Justice White, with whom Justice O'Connor joins, concurring in part and dissenting in part.

I join the Court's opinion except for the statement of the judgment and footnote 11. In particular, I agree that the anti-follow-on policy at issue here is not contrary to the statute and that PBGC would not have been prohibited from applying that policy as a basis for restoration in this case. Unlike the Court, however, I cannot read the Notice of Restoration as relying on the anti-follow-on policy and respondents' alleged improved financial position as alternative, independent grounds for restoration. The Notice, as I read it, clearly rested on both grounds in conjunction. Furthermore, it would make good sense to rely on improved financial position, for without it there would be a risk of an early retermination of the plan. At the very least, there is serious doubt about the matter, and if the Court of Appeals was correct that PBGC's assessment of respondents' financial position was inadequate — and I think it was — the case should be remanded to the agency to consider whether the anti-followon plan by itself provides sufficient grounds for a restoration order.

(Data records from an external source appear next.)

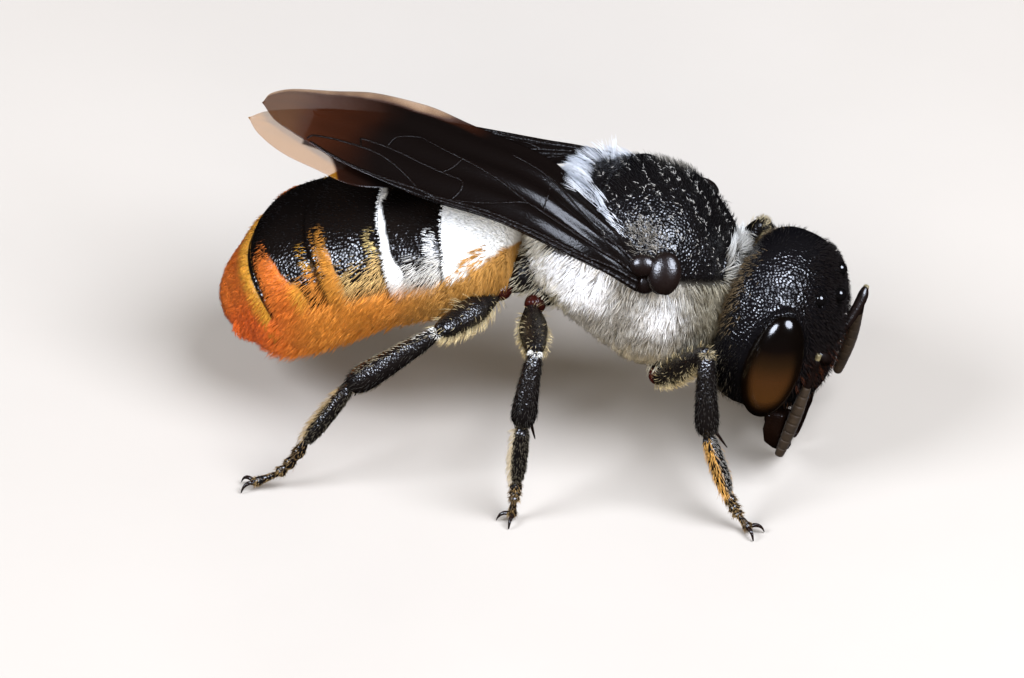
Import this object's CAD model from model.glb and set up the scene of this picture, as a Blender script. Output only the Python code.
"""The looks of a female resin bee at life size: pitted chitin, smoky wings and a coat of single hairs.

Each shape is worked out in millimetres in the bee's own frame, +X forward, +Y her left side and Z = 0
the floor, and set_down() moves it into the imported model's frame, in metres.
"""
import math

import bpy
import numpy as np
from mathutils import Matrix, Vector


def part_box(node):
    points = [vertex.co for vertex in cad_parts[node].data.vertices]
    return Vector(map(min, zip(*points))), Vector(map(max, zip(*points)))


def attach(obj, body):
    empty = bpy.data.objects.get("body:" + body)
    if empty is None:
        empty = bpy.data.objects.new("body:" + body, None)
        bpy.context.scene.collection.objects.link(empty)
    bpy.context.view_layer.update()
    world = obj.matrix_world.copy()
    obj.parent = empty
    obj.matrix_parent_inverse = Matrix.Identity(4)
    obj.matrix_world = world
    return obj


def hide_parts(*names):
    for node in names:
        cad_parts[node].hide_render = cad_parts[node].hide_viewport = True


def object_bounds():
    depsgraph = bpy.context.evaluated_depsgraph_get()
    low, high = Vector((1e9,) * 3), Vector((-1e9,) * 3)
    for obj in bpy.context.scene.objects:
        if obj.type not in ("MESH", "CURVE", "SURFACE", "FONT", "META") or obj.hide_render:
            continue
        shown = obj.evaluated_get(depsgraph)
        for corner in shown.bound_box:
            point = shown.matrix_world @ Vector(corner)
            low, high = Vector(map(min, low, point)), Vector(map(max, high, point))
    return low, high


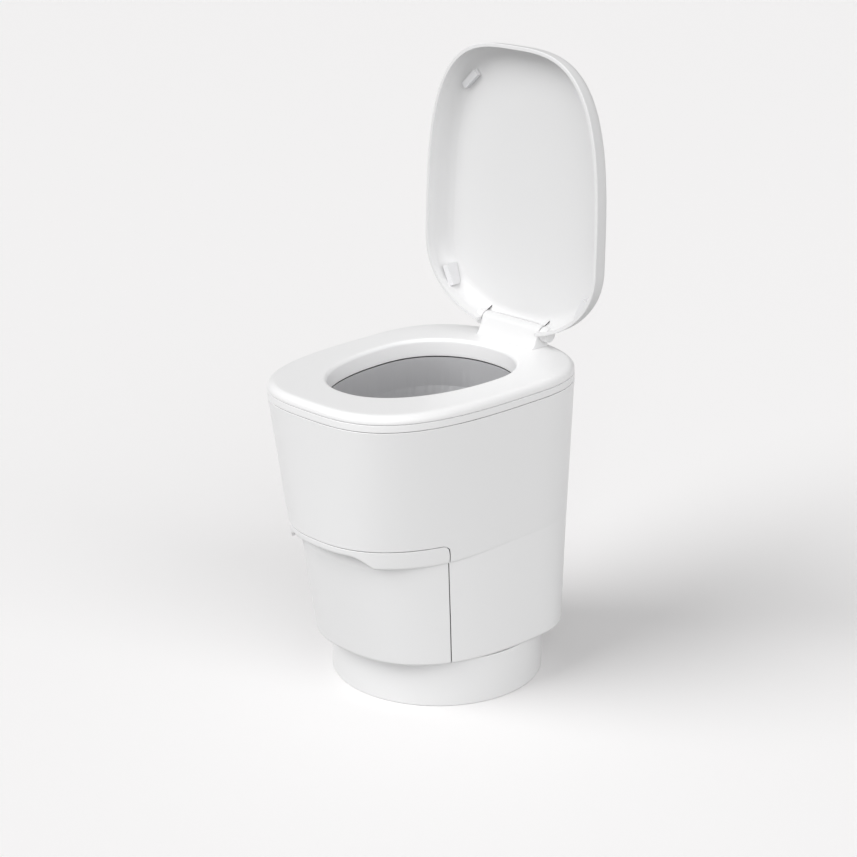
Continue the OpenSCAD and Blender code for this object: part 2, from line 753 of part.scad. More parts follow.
module front_flap() {
    color(white) {
        difference() {
            intersection() {
                loft(outer_levels);
                compartment(-seam / 2);
            }
            difference() {
                block(-grip_half_w, grip_half_w, -far, -flap_side, shelf_z - 12, grip_z);
                loft([[shelf_z - 20, lower(shelf_z - 20)],
                    [shelf_z - 8, lower(shelf_z - 8)],
                    [shelf_z, shrink(lower(shelf_z), grip_scoop * 0.25)],
                    [mix(shelf_z, grip_z, 0.5), shrink(lower(shelf_z), grip_scoop * 0.7)],
                    [grip_z + 1, shrink(lower(shelf_z), grip_scoop)]]);
            }
            loft([[pan_z, shrink(lower(pan_z), wall)],
                [shelf_z - 40, shrink(lower(shelf_z - 40), wall)],
                [shelf_z - 16, shrink(lower(shelf_z - 16), wall + grip_scoop)],
                [flap_top_z - seam / 2 - wall, shrink(lower(shelf_z), wall + grip_scoop)]]);
            difference() {
                loft([[shelf_z + wall, shrink(upper(shelf_z + wall), wall)],
                    [flap_top_z - seam / 2 - wall, shrink(upper(flap_top_z), wall)]]);
                block(-grip_half_w - wall, grip_half_w + wall, -far, 0, 0, far);
            }
        }
        difference() {
            intersection() {
                both_sides() block(flap_rib_x - 6, flap_rib_x + 6, -far, -tray_front, tray_z, rail_z + rail_h + 12);
                loft([[pan_z, shrink(lower(pan_z), 1)], [shelf_z - 16, shrink(lower(shelf_z - 16), 1)]]);
            }
            both_sides() rod_y(flap_rib_x, flap_screw_z, -tray_front - 12, far, 2);
        }
    }
}
module flap_screws() {
    color(steel) both_sides() {
        rod_y(flap_rib_x, flap_screw_z, -tray_front - 11, -tray_front + tray_t, 2);
    }
}
catch_t = 2;
module catch_plate() {
    color(steel) block(-12, 12, tray_rear, tray_rear + catch_t, tray_z, tray_z + 16);
}
module magnet_catch() {
    color(dark) block(-15, 15, tray_rear + catch_t + clear, tray_rear + catch_t + 12, pan_top, tray_z + 18);
}

// The seat ring, its hinge block and its buffers
roll_r = tilt_rise - clear;
pin_grip = 8;
module seat_ring() {
    color(white) difference() {
        union() {
            loft([[seat_z, shrink(seat_section, 1.2)],
                [seat_z + 1.5, seat_section],
                [seat_top - seat_edge * 0.75, shrink(seat_section, 0.3)],
                [seat_top - seat_edge * 0.4, shrink(seat_section, seat_edge * 0.22)],
                [seat_top - seat_edge * 0.14, shrink(seat_section, seat_edge * 0.55)],
                [seat_top, shrink(seat_section, seat_edge)]]);
            plate(shrink(open_section, -wall), seat_top - skirt_h, seat_z + 1);
        }
        loft([[seat_top - skirt_h - 1, open_section],
            [seat_top - 4, open_section],
            [seat_top - 1.2, shrink(open_section, -1.5)],
            [seat_top + 0.5, shrink(open_section, -5)]]);
        difference() {
            block(-far, far, tilt_y, far, 0, tilt_z);
            rod_x(tilt_y, tilt_z, -far, far, roll_r);
        }
        both_sides() block(ear_x - clear, ear_x + ear_w + clear, tilt_y - 9.5, far, 0, far);
        both_sides() rod_x(tilt_y, tilt_z, ear_x - pin_grip, ear_x + ear_w + pin_grip, tilt_pin_r);
        for (p = buffer_places) rod_z(p[0], p[1], seat_z - 1, seat_z + 2, 8 + run_fit);
    }
}
buffer_places = [[-150, 40], [150, 40], [-95, -205], [95, -205]];
module seat_buffers() {
    color([0.85, 0.85, 0.85]) for (p = buffer_places) rod_z(p[0], p[1], collar_top + clear / 3, seat_z + 2, 8);
}
module tilt_pins() {
    color(steel) both_sides() rod_x(tilt_y, tilt_z, ear_x - pin_grip, ear_x + ear_w + pin_grip, tilt_pin_r);
}
damper_in = 16;
module hinge_block() {
    color(white) difference() {
        union() {
            rod_x(hinge_y, hinge_z, -block_half_w, block_half_w, barrel_r);
            translate([-block_half_w, 0, 0]) rotate([90, 0, 90]) linear_extrude(2 * block_half_w)
                polygon([[hinge_y - barrel_r * 2, seat_top], [hinge_y - barrel_r * 0.94, hinge_z + barrel_r * 0.34],
                    [hinge_y, hinge_z], [hinge_y + barrel_r, hinge_z], [hinge_y + barrel_r - 2, seat_top]]);
        }
        both_sides() rod_x(hinge_y, hinge_z, damper_in, block_half_w + 1, damper_r + run_fit);
    }
}
module damper_barrels() {
    color(grey) both_sides() difference() {
        rod_x(hinge_y, hinge_z, damper_in, block_half_w, damper_r);
        rod_x(hinge_y, hinge_z, damper_in + 14, block_half_w + 1, lid_pin_r + run_fit);
    }
}

// The lid, drawn closed and then turned up about its hinge axis
module opened() {
    translate([0, hinge_y, hinge_z]) rotate([-lid_open, 0, 0]) translate([0, -hinge_y, -hinge_z]) children();
}
function lid_levels(inset, h) = [
    [rim_z, shrink(lid_section, inset)],
    [rim_z + h * 0.27, shrink(lid_section, inset + 0.8)],
    [rim_z + h * 0.52, shrink(lid_section, inset + 2.8)],
    [rim_z + h * 0.7, shrink(lid_section, inset + 6.6)],
    [rim_z + h * 0.85, shrink(lid_section, inset + 12.6)],
    [rim_z + h * 0.95, shrink(lid_section, inset + 20)],
    [rim_z + h, shrink(lid_section, inset + 34)]
];
lid_inside = concat([[rim_z - 1, shrink(lid_section, lid_rim)], [rim_z + lid_rim, shrink(lid_section, lid_rim)]],
    [for (i = [1:6]) lid_levels(wall, lid_h - wall)[i]]);
notch_y = hinge_y - 24;
arm_w = 14;
arm_gap = 1.5;
arm_in = block_half_w + arm_gap;
arm_top = rim_z + lid_h - wall;
module lid_shell() {
    color(white) opened() difference() {
        loft(lid_levels(0, lid_h));
        loft(lid_inside);
        block(-arm_in, arm_in, notch_y, far, 0, hinge_z);
        block(-arm_in, arm_in, hinge_y - 8, far, 0, far);
        rod_x(hinge_y, hinge_z, -arm_in, arm_in, barrel_r + 1);
        both_sides() block(arm_in - 1, arm_in + arm_w, notch_y, far, 0, far);
    }
}
module lid_arms() {
    color(white) opened() both_sides() difference() {
        union() {
            rod_x(hinge_y, hinge_z, arm_in, arm_in + arm_w, barrel_r - 1);
            translate([arm_in, 0, 0]) rotate([90, 0, 90]) linear_extrude(arm_w) polygon([
                [notch_y, hinge_z + 2], [hinge_y - barrel_r * 0.9, hinge_z - barrel_r * 1.3],
                [hinge_y + barrel_r * 0.3, hinge_z - barrel_r * 1.3],
                [hinge_y + barrel_r * 0.7, hinge_z - barrel_r * 0.6],
                [hinge_y, hinge_z + barrel_r - 1], [hinge_y - 10, arm_top], [notch_y, arm_top]]);
        }
        rod_x(hinge_y, hinge_z, 0, arm_in + arm_w - 3, lid_pin_r);
    }
}
module lid_hinge_pins() {
    color(steel) opened() both_sides()
        rod_x(hinge_y, hinge_z, damper_in + 15, arm_in + arm_w - 3, lid_pin_r);
}
// Each pad: [where round the lid's outline, how far in from it, its turn, its height]
pad_places = [[-51.5, 26, -47, pad_h], [33, 14, 26, rear_pad_h]];
module lid_pads() {
    color([0.85, 0.85, 0.85]) opened() intersection() {
        loft(lid_levels(wall, lid_h - wall));
        both_sides() for (p = pad_places)
            translate(concat(oval_point(shrink(lid_section, p[1]), p[0]), [rim_z + lid_h - wall - p[3]]))
                rotate([0, 0, p[2]]) translate([-pad_w / 2, -pad_l / 2, 0]) cube([pad_w, pad_l, far]);
    }
}

floor_plinth();
plinth_flange();
plinth_deck();
slide_ring();
turntable();
swivel_bolt();
floor_pan();
main_shell();
collar();
left_frame();
right_frame();
rear_plate();
front_beam();
cassette_bucket();
liner_cassette();
film_pack();
liner_film();
fixed_jaw();
counter_pad();
guide_rods();
spindle_bearing();
jaw_motor();
drive_belt();
feed_motor();
control_board();
board_standoffs();
power_inlet();
outer_rails();
magnet_catch();
lid_switch();
shell_screws();
moving_jaw();
heater_bar();
jaw_nut();
spindle();
spindle_pulley();
motor_pulley();
feed_shaft();
feed_sleeve();
feed_gear();
idler_shaft();
idler_sleeve();
idler_gear();
middle_rails();
inner_rails();
drawer_tray();
waste_bin();
front_flap();
flap_screws();
catch_plate();
seat_ring();
hinge_block();
seat_buffers();
tilt_pins();
damper_barrels();
lid_shell();
lid_arms();
lid_pads();
lid_hinge_pins();
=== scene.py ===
"""Dresses the waterless sealing toilet and photographs it from the front right.

Every length here is in millimetres until a mesh is made, when it becomes metres. The part's frame has +Z up
and its front faces -Y; its origin is on the floor, on the swivel axis.
"""

import json
import logging
import math
from dataclasses import astuple, dataclass
from enum import Enum
from typing import Callable, Sequence

import bpy
import numpy as np
from mathutils import Matrix, Vector

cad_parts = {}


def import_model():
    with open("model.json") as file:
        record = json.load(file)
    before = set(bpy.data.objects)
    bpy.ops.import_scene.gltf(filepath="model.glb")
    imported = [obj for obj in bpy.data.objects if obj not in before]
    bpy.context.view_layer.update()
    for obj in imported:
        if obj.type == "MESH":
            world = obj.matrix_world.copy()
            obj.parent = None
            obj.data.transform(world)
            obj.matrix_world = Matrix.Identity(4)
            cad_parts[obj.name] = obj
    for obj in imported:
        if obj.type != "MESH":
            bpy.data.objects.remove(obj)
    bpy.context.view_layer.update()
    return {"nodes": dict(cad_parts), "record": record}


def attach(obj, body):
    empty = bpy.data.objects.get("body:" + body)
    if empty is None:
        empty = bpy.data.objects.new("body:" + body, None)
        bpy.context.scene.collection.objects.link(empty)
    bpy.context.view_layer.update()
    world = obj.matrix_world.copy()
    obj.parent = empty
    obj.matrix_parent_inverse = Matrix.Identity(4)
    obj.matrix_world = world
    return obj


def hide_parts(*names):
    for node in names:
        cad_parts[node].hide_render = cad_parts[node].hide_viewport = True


LOG = logging.getLogger("scene")
MM = 0.001
Array = np.ndarray
Point = tuple[float, float]
Triple = tuple[float, float, float]


# Outlines

@dataclass(frozen=True)
class Section:
    """A rounded oval: a front and a rear half that meet where it is widest."""

    half_width: float
    front: float
    rear: float
    front_power: float
    rear_power: float
    middle: float = 0.0

    def shrink(self, inset: Array | float) -> "Section":
        """Returns the section moved in by inset all round."""
        return Section(self.half_width - inset, self.front - inset, self.rear - inset,
                       self.front_power, self.rear_power, self.middle)

    def mix(self, other: "Section", share: float) -> "Section":
        """Returns the section a share of the way to another one."""
        return Section(*[a + (b - a) * share for a, b in zip(astuple(self), astuple(other))])

    def outline(self, angles: Array) -> Array:
        """Returns the outline's points, on half a superellipse in front and another behind.

        Args:
            angles: Parameter of each point, in radians; 0 is +X and a quarter turn is the rear.

        Returns:
            An array of (x, y) rows.
        """
        cos, sin = np.cos(angles), np.sin(angles)
        power = np.where(sin < 0, self.front_power, self.rear_power)
        reach = np.where(sin < 0, self.front + self.middle, self.rear - self.middle)
        x = self.half_width * np.sign(cos) * np.abs(cos) ** (2 / power)
        y = self.middle + reach * np.sign(sin) * np.abs(sin) ** (2 / power)
        return np.stack([x, y], axis=-1)

    def rear_at(self, x: Array | float) -> Array | float:
        """Returns how far back the outline runs at a distance from the middle plane.

        Args:
            x: The distance, one or many.

        Returns:
            The outline's Y there: the rear quarter solved for Y.
        """
        power = self.rear_power
        side = np.clip(np.abs(x) / self.half_width, 0, 1)
        return self.middle + (self.rear - self.middle) * (1 - side ** power) ** (1 / power)


def even_angles(section: Section, spacing: float, fine: Sequence[Triple] = ()) -> Array:
    """Parameters that step evenly round an outline, closer where |x| lies in a fine band.

    A dense outline's travel, divided by the spacing that is wanted at each place, is cut into equal parts.

    Args:
        section: The outline to step round.
        spacing: Usual distance between points.
        fine: Bands as (lowest |x|, highest |x|, spacing there).

    Returns:
        The parameters in rising order, from 0 to just under a full turn.
    """
    dense = np.linspace(0, 2 * math.pi, 40001)
    points = section.outline(dense)
    steps = np.linalg.norm(np.diff(points, axis=0), axis=1)
    middle = np.abs((points[1:, 0] + points[:-1, 0]) / 2)
    wanted = np.full(len(steps), spacing)
    for low, high, close in fine:
        inside = np.clip(1 - np.maximum(low - middle, middle - high) / (4 * spacing), 0, 1)
        wanted = np.minimum(wanted, spacing + (close - spacing) * inside)
    travel = np.concatenate([[0], np.cumsum(steps / wanted)])
    count = int(round(travel[-1] / 4)) * 4
    return np.interp(np.linspace(0, travel[-1], count, endpoint=False), travel, dense)


def arc(centre: Point, radius: float, start: float, end: float, steps: int) -> list[Point]:
    """Returns points at even turns round a centre, from start to end in degrees, both ends included."""
    turns = [math.radians(start + (end - start) * k / steps) for k in range(steps + 1)]
    return [(centre[0] + radius * math.cos(turn), centre[1] + radius * math.sin(turn)) for turn in turns]


def smooth(value: Array | float, low: float, high: float) -> Array | float:
    """Returns a smooth step from 0 at low to 1 at high, a cubic that is level at both."""
    share = np.clip((value - low) / (high - low), 0, 1)
    return share * share * (3 - 2 * share)


def unit(vectors: Array) -> Array:
    """Returns vectors of length 1, along the last axis."""
    return vectors / np.maximum(np.linalg.norm(vectors, axis=-1, keepdims=True), 1e-12)


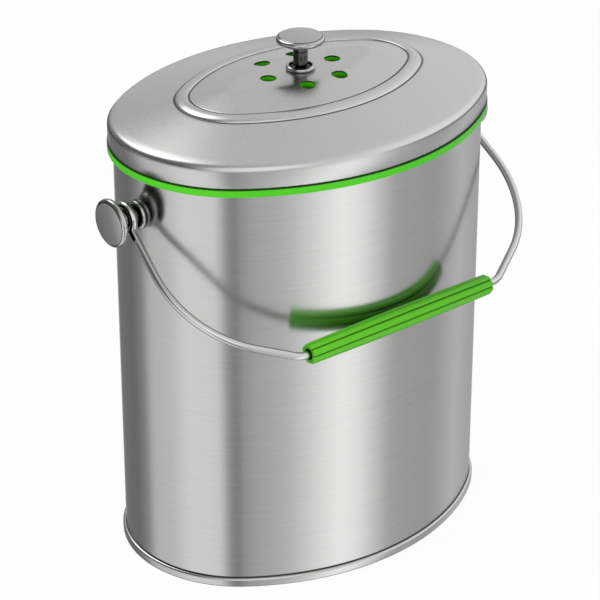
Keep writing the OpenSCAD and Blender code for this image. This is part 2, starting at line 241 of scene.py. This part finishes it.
def brushed_steel(name, lines, tone, rough, grain=0.06, depth=0.00001, drawn=0.0):
    """Stainless with fine brushing; lines is the noise frequency per metre along X, Y and Z,
    and drawn is how far the brushing smears a reflection up and down."""
    material, shader, place = new_finish(
        name, Metallic=1.0, Anisotropic=drawn, Anisotropic_Rotation=0.25,
    )
    strokes = place.scaled(*lines).noise(1.0, 4.0, 0.65)
    hair = place.scaled(*(2.7 * v for v in lines)).noise(1.0, 2.0, 0.5)
    patches = place.noise(9.0, 2.0)
    light = 1 + grain * (strokes - 0.5) + 0.5 * grain * (hair - 0.5) + 0.04 * (patches - 0.5)
    # The base colour carries painted shade in the piece's creases.
    feed(
        shader,
        Base_Color=with_crease_shade(toned(tone, light)),
        Roughness=rough + 0.10 * (strokes - 0.5) + 0.05 * (patches - 0.5),
        Normal=Shade.node("Bump", Strength=0.5, Distance=depth, Height=strokes + 0.6 * hair),
    )
    return material


wall_steel = brushed_steel(
    "brushed_wall_steel", (30, 30, 800), (0.62, 0.62, 0.615), 0.19, grain=0.13, drawn=0.4,
)
FOOT_H, BASE_LIFT, SHEET = 5.2, 7.0, 0.8
ROLL_OUT, ROLL_R, CURL_R = 0.35, 1.25, 1.1
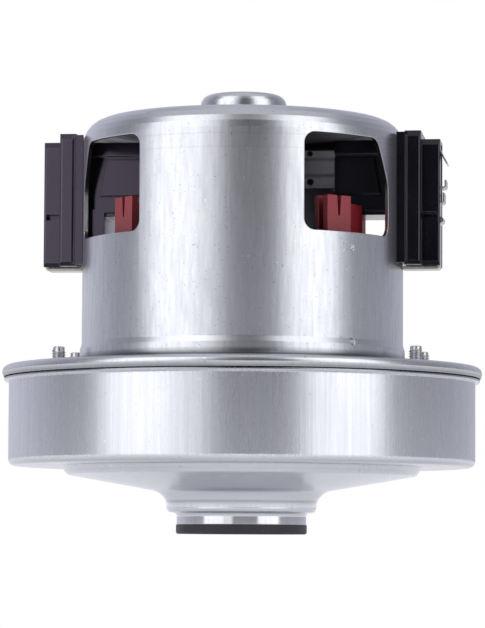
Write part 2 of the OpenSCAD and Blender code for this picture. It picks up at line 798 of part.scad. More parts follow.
// Brush holder on the right side, with or without a leg inside the can
module brush_holder(leg) {
    panel_t = 1.6;
    collar_w = 2.6;
    saddle_half_w = body_half_w + 1;
    saddle_in = can_r * 0.8;
    slit_z = holder_mid_z - slit_down;
    slit_skin = 0.8;
    slit_depth = 3;
    color([0.13, 0.12, 0.14])
        difference() {
            union() {
                // Body that reaches through the can
                translate([holder_in, -body_half_w + panel_t, holder_mid_z - body_half_h])
                    cube([plate_in - holder_in + 1, 2 * (body_half_w - panel_t), 2 * body_half_h]);
                // Raised side panels: a slanted one above a square one
                translate([0, body_half_w, holder_mid_z])
                    rotate([90, 0, 0])
                        linear_extrude(2 * body_half_w) {
                            polygon([
                                [holder_in, -4.6],
                                [plate_in - 6.8, -4.6],
                                [plate_in - 8.6, 5.6],
                                [holder_in, 5.6]
                            ]);
                            translate([holder_in, 1 - body_half_h])
                                square([plate_in - holder_in - 5.4, 4.2]);
                            translate([holder_in, 6.6])
                                square([plate_in - holder_in, body_half_h - 6.6]);
                            translate([plate_in - collar_w, -body_half_h])
                                square([collar_w, body_half_h * 2]);
                        }
                // Leg down the can's inner side
                if (leg)
                    intersection() {
                        translate([leg_in, -body_half_w, holder_mid_z - body_half_h - leg_h])
                            cube([plate_in - leg_in, 2 * body_half_w, leg_h + 2]);
                        translate([0, 0, holder_mid_z - body_half_h - leg_h - 1])
                            cylinder(r = can_in_r - touch_gap, h = leg_h + 4);
                    }
                // Saddle on the can's wall
                difference() {
                    translate([saddle_in, -saddle_half_w, plate_low_z + 0.4])
                        cube([plate_in - saddle_in + 1, 2 * saddle_half_w, plate_top_z - plate_low_z - 0.8]);
                    translate([0, 0, plate_low_z])
                        cylinder(r = can_r, h = plate_top_z - plate_low_z);
                }
                // Cover plate, and the connector block on it
                bevelled_block(plate_in, plate_out, plate_half_w, plate_low_z, plate_top_z, 0.9);
                bevelled_block(plate_out - 2, block_out, block_half_w, plate_low_z, block_top_z, 0.7);
            }
            // Bore for the brush tube
            translate([holder_in - 1, -tube_half_w, brush_mid_z - tube_half_h])
                cube([plate_out - holder_in + 1 - touch_gap, 2 * tube_half_w, 2 * tube_half_h]);
            // Slit in both sides of the block, behind its face
            for (s = [-1, 1])
                translate([plate_out, s * block_half_w - slit_depth, slit_z - slit_h / 2])
                    cube([block_out - plate_out - slit_skin, 2 * slit_depth, slit_h]);
            // Channel in the block's face for the terminal
            translate([block_out - channel_t, -terminal_w / 2 - touch_gap, plate_low_z - 1])
                cube([channel_t + 1, terminal_w + 2 * touch_gap, block_top_z - plate_low_z]);
        }
}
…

I realize that PBGC represented at oral argument that it had relied on its anti-follow-on policy and on respondents' improved financial condition as separate and independent grounds for the restoration, Tr. of Oral Arg. 25-26, but counsel's post hoc rationalizations are no substitute for adequate action by the agency itself. See Motor Vehicle Mfrs. Assn. of United States, Inc. v. State Farm Mutual Automobile Insurance Co., 463 U.S. 29, 50 (1983). Nor may PBGC's restoration order be upheld even though the agency might reach the same result on remand, relying only on the anti-follow-on policy. "[The agency's] action must be measured by what [it] did, not by what it might have done.... The [agency's] action cannot be upheld merely because findings might have been made and considerations disclosed which would justify its order as an appropriate safeguard for the interests protected by the Act." SEC v. Chenery Corp., 318 U.S. 80, 93-94 (1943).

I would therefore reverse the Court of Appeals in part, affirm in part, and remand with directions to return the case to PBGC.